Give the number of lines in the data that contain "link", and nothing more.

__Provided data__:
[start]
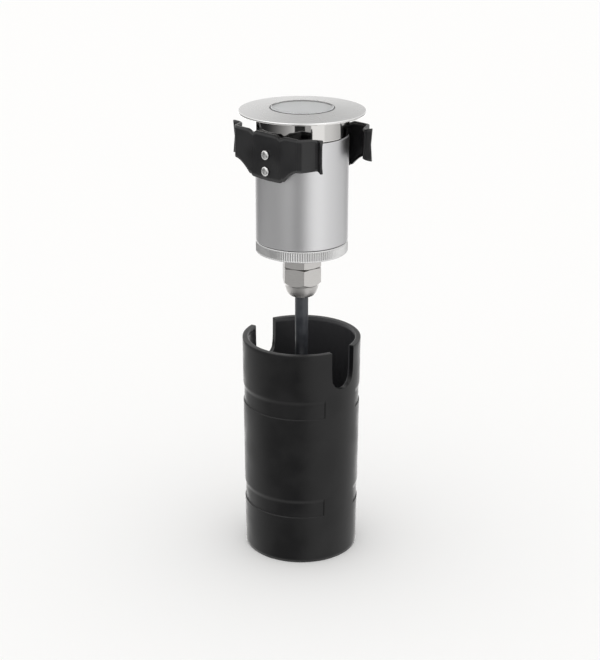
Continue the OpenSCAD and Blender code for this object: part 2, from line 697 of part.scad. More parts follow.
// Half a clip as a solid: side is 1 for the right half and -1 for the left
module half_clip(side) {
  mirror([side > 0 ? 0 : 1, 0, 0]) intersection() {
    translate([0, -strip_r, 0]) rotate([90, 0, 0])
      translate([0, 0, -lip_s]) linear_extrude(2 * lip_s) polygon(half_outline());
    children();
  }
}
module clip_slab(from, to) {
  translate([from, -strip_r - clip_t / 2, plate_foot - clip_t])
    cube([to - from, clip_t, plate_h + 2 * clip_t]);
}
module clip_plate(turn) {
  color(black) at_clip(turn) difference() {
    for (side = [-1, 1]) half_clip(side) clip_slab(0, flex_s - flex_gap / 2);
    for (place = [0, 1]) translate([0, -strip_r, screw_low + place * screw_pitch])
      rotate([90, 0, 0]) translate([0, 0, -clip_t])
        cylinder(r = screw_hole_r + fit / 2, h = 2 * clip_t, $fn = 32);
  }
}
module clip_wing(turn, side) {
  color(black) at_clip(turn) half_clip(side) clip_slab(flex_s + flex_gap / 2, wing_end);
}
module clip_tip(turn, side) {
  color(black) at_clip(turn) half_clip(side)
    translate([0, -strip_r, plate_foot]) linear_extrude(plate_h + wing_top)
      polygon(strip_outline(tip_line, clip_t / 2));
}
// A domed screw with a cross recess, its thread through the plate and the tube's wall
module clip_screw() {
  thread_l = clip_t + clip_seat + blind_hole_l;
  recess_w = screw_head_d / 5;
  recess_l = screw_head_d / 2;
  rim_share = 0.25;
  head_steps = 6;
  difference() {
    union() {
      translate([0, 0, -thread_l]) cylinder(r = screw_hole_r, h = thread_l + edge, $fn = 32);
      rotate_extrude($fn = 48) polygon(concat([[0, 0], [screw_head_d / 2, 0]],
        [for (i = [0:head_steps]) let (a = 90 * i / head_steps)
          [screw_head_d / 2 * cos(a), screw_head_h * (rim_share + (1 - rim_share) * sin(a))]]));
    }
    for (turn = [0, 90]) rotate([0, 0, turn])
      translate([-recess_l / 2, -recess_w / 2, screw_head_h / 3])
        cube([recess_l, recess_w, screw_head_h]);
  }
}
module clip_screws(turn) {
  color(steel) at_clip(turn) for (place = [0, 1])
    translate([0, -strip_r - clip_t / 2, screw_low + place * screw_pitch])
      rotate([90, 0, 0]) rotate([0, 0, 20]) clip_screw();
}
rear_turn = clip_turn + 180;
module front_clip_plate() { clip_plate(clip_turn); }
module front_clip_screws() { clip_screws(clip_turn); }
module front_left_wing() { clip_wing(clip_turn, -1); }
module front_left_tip() { clip_tip(clip_turn, -1); }
module front_right_wing() { clip_wing(clip_turn, 1); }
module front_right_tip() { clip_tip(clip_turn, 1); }
module rear_clip_plate() { clip_plate(rear_turn); }
module rear_clip_screws() { clip_screws(rear_turn); }
module rear_left_wing() { clip_wing(rear_turn, -1); }
module rear_left_tip() { clip_tip(rear_turn, -1); }
module rear_right_wing() { clip_wing(rear_turn, 1); }
module rear_right_tip() { clip_tip(rear_turn, 1); }

// Cable from the gland down into the sleeve, and its stripped end
mouth_z = head_z + nut_foot + entry_depth;
lay_reach = (min(foot_bore_r, rim_bore_r) - cable_d / 2) / (lay_bore_r - lay_sheath_r);
lay_scale = [lay_reach, lay_reach, mouth_z / lay_top];
cable_route = smooth([for (p = lay) [for (k = [0:2]) p[k] * lay_scale[k]]], lay_steps);
route_end = len(cable_route) - 1;
cable_tip = cable_route[route_end];
tip_ahead = unit(cable_tip - cable_route[route_end - 1]);
core_inward = 0.5;
wall_ahead = unit([-cable_tip.y - core_inward * cable_tip.x,
  cable_tip.x - core_inward * cable_tip.y, -cable_tip.z]);
core_bend_l = 4;
core_free_l = 5;
// Middle line of the three cores, which turn away from the wall and spread a little
core_line = [cable_tip, cable_tip + core_bend_l * tip_ahead,
  cable_tip + core_bend_l * tip_ahead + core_free_l * wall_ahead];
core_frames = frames(core_line, 0, start_side);
core_spread_shares = [1, 1, 1.3];
function core_at(k, i) =
  ring(core_line[i], core_frames[i], core_ring_r * core_spread_shares[i], 3)[k];
function core_out(k) = unit(core_at(k, 2) - core_at(k, 1));
module cable() { color("#3a3d42") tube(cable_route, cable_d, cable_sides); }
module cable_cores() {
  shades = ["#7a4a2c", "#2f5fa8", "#9db33c"];
  for (k = [0:2]) color(shades[k])
    tube([for (i = [0:2]) core_at(k, i)], core_d, core_sides);
}
module core_ferrules() {
  color(steel) for (k = [0:2])
    tube([core_at(k, 2), core_at(k, 2) + ferrule_l * core_out(k)], ferrule_d, core_sides);
}

sleeve();
flange_and_collar();
lens_glass();
lens_seal();
collar_o_ring();
body_tube();
reflector();
light_chip();
light_board();
board_screws();
heat_sink();
lamp_leads();
driver_case();
driver_board();
driver_parts();
terminal_block();
supply_leads();
earth_lug();
earth_screw();
end_cap();
cap_o_ring();
gland_body();
gland_o_ring();
gland_seal();
gland_nut();
cable_entry();
front_clip_plate();
front_clip_screws();
front_left_wing();
front_left_tip();
front_right_wing();
front_right_tip();
rear_clip_plate();
rear_clip_screws();
rear_left_wing();
rear_left_tip();
rear_right_wing();
rear_right_tip();
cable();
cable_cores();
core_ferrules();
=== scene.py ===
"""In ground well light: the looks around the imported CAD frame.

Lengths are in millimetres until a mesh is made, and heights of the light head are counted from the
underside of its flange. A turn is an angle in degrees round the axis, from the camera's side towards
its right. On a clip, s runs along the strip from its middle, and inward from it to the axis."""
import math

import bpy
import numpy as np
from mathutils import Matrix
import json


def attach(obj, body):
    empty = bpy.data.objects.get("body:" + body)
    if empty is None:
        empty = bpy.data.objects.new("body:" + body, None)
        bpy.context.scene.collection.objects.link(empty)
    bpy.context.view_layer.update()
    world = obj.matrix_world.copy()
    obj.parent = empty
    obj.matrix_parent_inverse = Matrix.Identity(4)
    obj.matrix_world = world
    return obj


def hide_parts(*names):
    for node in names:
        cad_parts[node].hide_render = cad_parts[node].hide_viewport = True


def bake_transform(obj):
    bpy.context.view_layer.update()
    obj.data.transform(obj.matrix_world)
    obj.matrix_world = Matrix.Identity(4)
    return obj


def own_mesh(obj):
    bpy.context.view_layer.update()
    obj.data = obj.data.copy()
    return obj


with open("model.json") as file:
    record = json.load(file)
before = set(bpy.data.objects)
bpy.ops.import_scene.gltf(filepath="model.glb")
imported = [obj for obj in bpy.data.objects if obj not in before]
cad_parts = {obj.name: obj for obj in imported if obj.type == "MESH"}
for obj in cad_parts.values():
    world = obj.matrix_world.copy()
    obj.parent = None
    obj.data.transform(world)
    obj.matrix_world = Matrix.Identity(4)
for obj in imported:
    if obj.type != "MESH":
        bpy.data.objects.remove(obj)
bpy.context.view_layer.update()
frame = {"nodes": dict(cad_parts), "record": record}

MM = 0.001
HEAD_Z = 260.3


# Camera: its aim and reach are in metres, its pitch and roll in degrees
CAMERA_AIM_X, CAMERA_AIM_Z, CAMERA_REACH = -0.0009, 0.13293, 0.89097
CAMERA_PITCH, CAMERA_ROLL = 20.694, 0.15
FOCAL_PX, PICTURE_PX, SENSOR_MM = 1551.4, 660.0, 36.0


def make_camera():
    """The camera looks down at a point close to the axis. The length of its lens is the sensor's width times
    the focal length in pixels over the picture's height."""
    pitch, roll = math.radians(CAMERA_PITCH), math.radians(CAMERA_ROLL)
    data = bpy.data.cameras.new("camera")
    data.sensor_width, data.lens = SENSOR_MM, SENSOR_MM * FOCAL_PX / PICTURE_PX
    data.clip_start, data.clip_end = 0.05, 50.0
    camera = bpy.data.objects.new("camera", data)
    bpy.context.scene.collection.objects.link(camera)
    turn = Matrix.Rotation(math.pi / 2 - pitch, 4, "X") @ Matrix.Rotation(roll, 4, "Z")
    place = (CAMERA_AIM_X, -CAMERA_REACH * math.cos(pitch), CAMERA_AIM_Z + CAMERA_REACH * math.sin(pitch))
    camera.matrix_world = Matrix.Translation(place) @ turn
    bpy.context.scene.camera = camera


# Meshes
def unit(v):
    """A vector over its own length."""
    return v / np.linalg.norm(v)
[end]
__Written solution__:
2